Charity fundraisers are pretty busy just now. Christmas is typically a time for generosity and the need, in this country and internationally, remains great and varied.
You don’t need me to tell you that good causes desperately need the money, nor that it is getting harder to come by. But when it comes to fundraising methods and practices we know it isn’t simply “the ends justify the means”. The public response to the recent exposure of some poor fundraising practices cannot be ignored.
Did this happen partly because some charity trustees took their eye off the ball? Many comments to us, and to Stuart Etherington’s review of fundraising regulation, suggest yes. Some trustees were not sufficiently engaged to ensure their fundraising reflected the values of their charities, or balanced the different risks.
So how do we recalibrate the relationship between trustees and their charity’s fundraising? The Charity Commission’s newly revised fundraising guidance for trustees aims to do just that. We have published a draft for consultation. We want feedback from donor groups, fundraisers, the general public, but especially trustees of charities large and small.
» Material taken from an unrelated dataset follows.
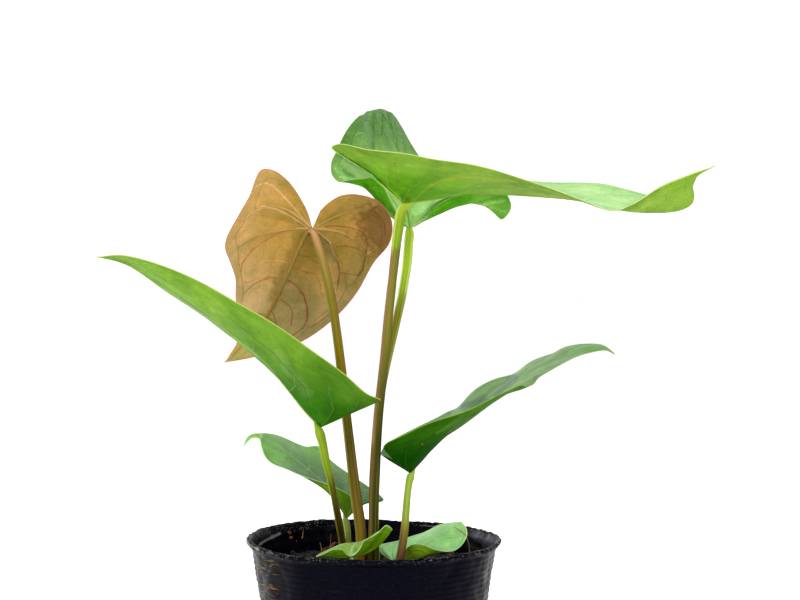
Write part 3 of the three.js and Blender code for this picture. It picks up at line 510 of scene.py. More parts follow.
  "right": {
    "face": [-0.2, -0.2, 0.96],
    "wave": [0.4, 4],
    "stalk": [
      [14.6, -10.2, 116.2, 1.4], [14.1, -12, 112.1, 1.3], [13.2, -15, 102.7, 1.4],
      [12.7, -17, 96.5, 1.5], [11, -19.6, 86, 1.6], [7.5, -15.8, 72, 1.7], [3.8, -11.6, 57, 1.7],
    ],
    "rib": [
      [14.7, -10, 118.6], [17.4, -10, 121.2], [21, -9, 125], [26.8, -8, 131.6], [35.1, -6, 136.9],
      [44.6, -3, 143.6], [56.7, 0, 153], [66.4, 2, 159.4], [79.4, 4, 165.6], [89.9, 5, 168.8],
      [95.4, 5.5, 168.8], [100.2, 6, 166.2],
    ],
    "near": [
      [10, -15, 122.7, 0], [6.4, -20, 126.6, 0], [4.2, -25, 130.6, 0], [5.8, -28, 133.1, 0],
      [9.6, -31, 135.5, -1], [18.7, -33, 139.7, -2], [32.7, -32, 144.4, -2], [47.2, -28, 150.6, -1],
      [55.3, -25, 153.7, 0], [59.7, -22, 155.3, 0], [61.4, -20.5, 154.9, 0], [64.2, -20, 155.5, 0],
      [67, -18, 158.6, 0],
      [78.2, -10, 163.5, 0], [90.3, 1, 167.6, 0], [96.5, 4.8, 168, 0],
    ],
    "far": [
      [10, -4, 122.2, 0], [5.8, 1, 123.4, 0], [2.9, 5, 124.2, 0], [3.4, 10.5, 126.2, 0],
      [4.6, 14.5, 128, 0], [9.5, 18, 130, 0], [16.8, 21, 133, 0], [25.5, 23.5, 137.4, 0],
      [31, 24.5, 140.6, 0], [35, 25, 142.2, 0],
      [42, 26, 148.6, 0], [50.5, 26.5, 153.6, 0], [56, 26.5, 155.6, 0], [59, 26, 156.6, 0],
      [66.4, 24, 161.8, 0], [72.5, 22.5, 164, 0], [75.6, 21.5, 165, 0], [80.8, 18.5, 168.2, 0],
      [87.9, 15, 170.2, 0],
      [95.6, 9.5, 169.8, 0],
    ],
    "basal": [0.27, 0.27],
    "veins": [0.1, 0.25, 0.38, 0.5, 0.62, 0.74, 0.86],
    "curl": 0.12, "quilt": 0.35, "ridge": 0.32,
    "colours": {
      "upper": [(73, 117, 58), (99, 137, 68), (70, 125, 70), 0.5],
      "under": [(12, 66, 0), (67, 113, 7), (81, 127, 34), 0.12],
      "edge": (120, 152, 62), "rib": (76, 119, 34),
    },
    "spots": {
      "under": [([19.6, -20, 132.2], 0.9, (200, 96, 10), 0.9), ([15.8, -10, 119.6], 1.2, (8, 24, 2), 0.85)],
    },
    "streaks_and_painted_light": {
      "upper": [
        ([(37.2, 143.3), (46.4, 147.2)], 1.3, (42, 80, 44), 0.7),
        ([(50.4, 149.2), (59.5, 156.5)], 0.7, (42, 80, 42), 0.7),
        ([(66.1, 157.2), (74, 160.8)], 1.1, (40, 84, 36), 0.7),
        ([(54.2, 147.2), (66, 155.2)], 0.5, (120, 143, 111), 0.6),
        ([(82.4, 167.1), (95.8, 169)], 1.7, (94, 150, 61), 0.5),
      ],
      "under": [
        ([(25.9, 136.4), (36, 144)], 0.7, (90, 124, 56), 0.35),
        ([(31, 136.4), (49.9, 148.4)], 0.8, (90, 124, 58), 0.35),
      ],
    },
    "stalk_colours": [(80, (82, 57, 34)), (88, (97, 69, 36)), (96, (118, 104, 34)),
                      (101, (132, 149, 51)), (118, (138, 164, 61))],
    # The pale band on the left is painted light.
    "stripes_and_painted_light": [(-165, 34, (100, 68, 58), 0.7, 97), (-165, 26, (150, 161, 99), 0.6, 300)],
  },
  "small_front": {
    "face": [0, -0.4, 0.92],
    "wave": [0.2, 3],
    "stalk": [
      [-8.5, -26.1, 85, 1.1], [-8, -24, 82, 1.1], [-6.4, -19.5, 72, 1.3], [-3.6, -13, 57, 1.5],
    ],
    "rib": [[-8.7, -27, 87.3], [-8.6, -23, 88.7], [-7.9, -18, 89.8], [-6.7, -14, 90.2], [-5.2, -10.4, 89.8]],
    "near": [
      [-12.3, -31, 90.6, -1], [-15.9, -32, 90.5, -1.5], [-20, -30, 88.6, -2], [-22.9, -26, 86.7, -1],
      [-17.9, -20, 88.8, -1], [-12.4, -16, 90.1, 0], [-8.4, -12.6, 90.2, 0],
    ],
    "far": [
      [-3.7, -31, 93.7, -1.5], [1.7, -30, 96.9, -3], [5.1, -27, 99.4, -4], [7.7, -23, 97.2, -4],
      [4.7, -18, 96, -2], [1, -15, 94.5, -1], [-2.6, -12, 91.6, 0],
    ],
    "basal": [0.5, 0.55],
    "veins": [0.12, 0.28, 0.45, 0.7],
    "curl": 0.1, "quilt": 0.2, "ridge": 0.28,
    "colours": {
      "upper": [(118, 153, 57), (136, 166, 68), (180, 220, 150), 0.4],
      "under": [(110, 155, 4), (119, 206, 36), (110, 165, 60), 0.4],
      "edge": (178, 216, 140), "rib": (110, 165, 60),
    },
    "stalk_colours": [(76, (92, 92, 41)), (87, (126, 152, 58))],
    # The pale band on the left is painted light.
    "stripes_and_painted_light": [(-160, 40, (161, 169, 101), 0.5, 300)],
  },
  "small_right": {
    "face": [0, -0.4, 0.92],
    "wave": [0.2, 3],
    "stalk": [[7.3, -3.3, 78.9, 1.1], [6.8, -3.5, 74, 1.2], [6.2, -3.5, 64, 1.4], [6.1, -3.5, 58, 1.5]],
    "rib": [
      [7.5, -3, 81.2], [14.9, -4, 85.3], [21.9, -5, 89.1], [27.3, -6, 92.7], [31, -7, 95.5], [36.3, -8, 97.9],
    ],
    "near": [
      [10, -8, 81.8, -0.5], [12, -12, 84.6, -1.5], [14.1, -15, 89, -3], [16.9, -17, 90.5, -4],
      [20.9, -19, 90.1, -4], [24.6, -20, 88.8, -3], [29.4, -20, 88, -1], [33.1, -19, 88.2, 0],
      [36, -17, 89.9, 0], [38.2, -13, 93.4, 0], [37.9, -10, 96.2, 0],
    ],
    "far": [
      [4.6, 1, 81.8, 0], [2.4, 4, 83.6, 0], [2.2, 6.5, 86, 0], [5.8, 9, 86.7, 0],
      [10, 10, 87.2, 0], [15, 10, 88.9, 0], [21.7, 8, 91.7, 0], [28.1, 3, 95.3, 0],
      [32.8, -3, 97.2, 0],
    ],
    "basal": [0.35, 0.35],
    "veins": [0.12, 0.28, 0.45, 0.62, 0.8],
    "curl": 0.1, "quilt": 0.22, "ridge": 0.3,
    "colours": {
      "upper": [(141, 200, 119), (161, 204, 133), (172, 212, 160), 0.35],
      "under": [(153, 196, 35), (140, 172, 20), (140, 190, 80), 0.25],
      "edge": (176, 212, 150), "rib": (120, 175, 70),
    },
    "spots": {
      "upper": [([33.7, -12, 88.3], 0.7, (96, 30, 8), 0.9), ([3.3, 0, 86.3], 0.8, (120, 70, 30), 0.7)],
    },
    "stalk_colours": [(74, (92, 92, 41)), (81, (126, 152, 58))],
    # The pale band on the left is painted light.
    "stripes_and_painted_light": [(-160, 40, (161, 169, 101), 0.5, 300)],
  },
}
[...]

Our guidance states clearly that the buck stops with trustees. But let me be clear: this is not new. Trustees have always had ultimate legal responsibility for their charity fundraising, but perhaps have not fully appreciated what this means. Our guidance gives trustees a mandate to control fundraising, because – just as with any aspect of running their charity – they are accountable. Trustees must understand their role so that they can put safeguards in place to avoid the bad practice that led to this summer’s headlines.
We set out in our guidance the legal duties of trustees, and the relevant good practice – which we expect trustees to follow, or have a good reason why not. The guidance is shorter and more succinct than previous versions, and is focused around six key principles for trustees.
All this against the backdrop of the establishment by the charity sector of a new self-regulation regime, expected to start operating next April. More details of the new fundraising regulator, and changes to the code which sets out standards for fundraising, will emerge over the coming weeks. But trustees need to be clear now about their legal responsibilities for overseeing their charity’s fundraising. We don’t expect trustees to become expert fundraisers, but they need to have – and show – effective control of fundraising.
Our new guidance sets out six key principles for trustees:
- Plan effectively – be directly involved in setting and monitoring your charity’s overall approach to fundraising.
- Supervise your fundraisers – oversee the fundraising others carry out for your charity, and satisfy yourself it is in the charity’s best interests.
- Protect your charity’s reputation, money and other assets – manage your charity’s assets and resources, meeting legal duties to act in its best interests and protect it from inappropriate risk.
- Comply with specific fundraising rules – different aspects of fundraising such as managing donor data or using a commercial partner involve different legal requirements, and you must make sure you have enough information to ensure your charity complies.
- Follow the recognised professional standards for fundraising – the Code of Fundraising Practice outlines the standards designed to ensure that fundraising is open, honest and respectful.
- Be open and accountable – comply with the relevant accounting and reporting requirements, but also demonstrate that your charity is well run and effective and handle any complaints properly.
The message from everyone involved, from the Minister for Civil Society, Rob Wilson, and Lord Grade, the Chair of the new fundraising regulator, to the representatives of every charity, small and large, is clear – they want self-regulation of fundraising to work and give the public confidence. I hope our guidance will help trustees get their fundraising right, so charities can keep bringing in the funds to support their vital work.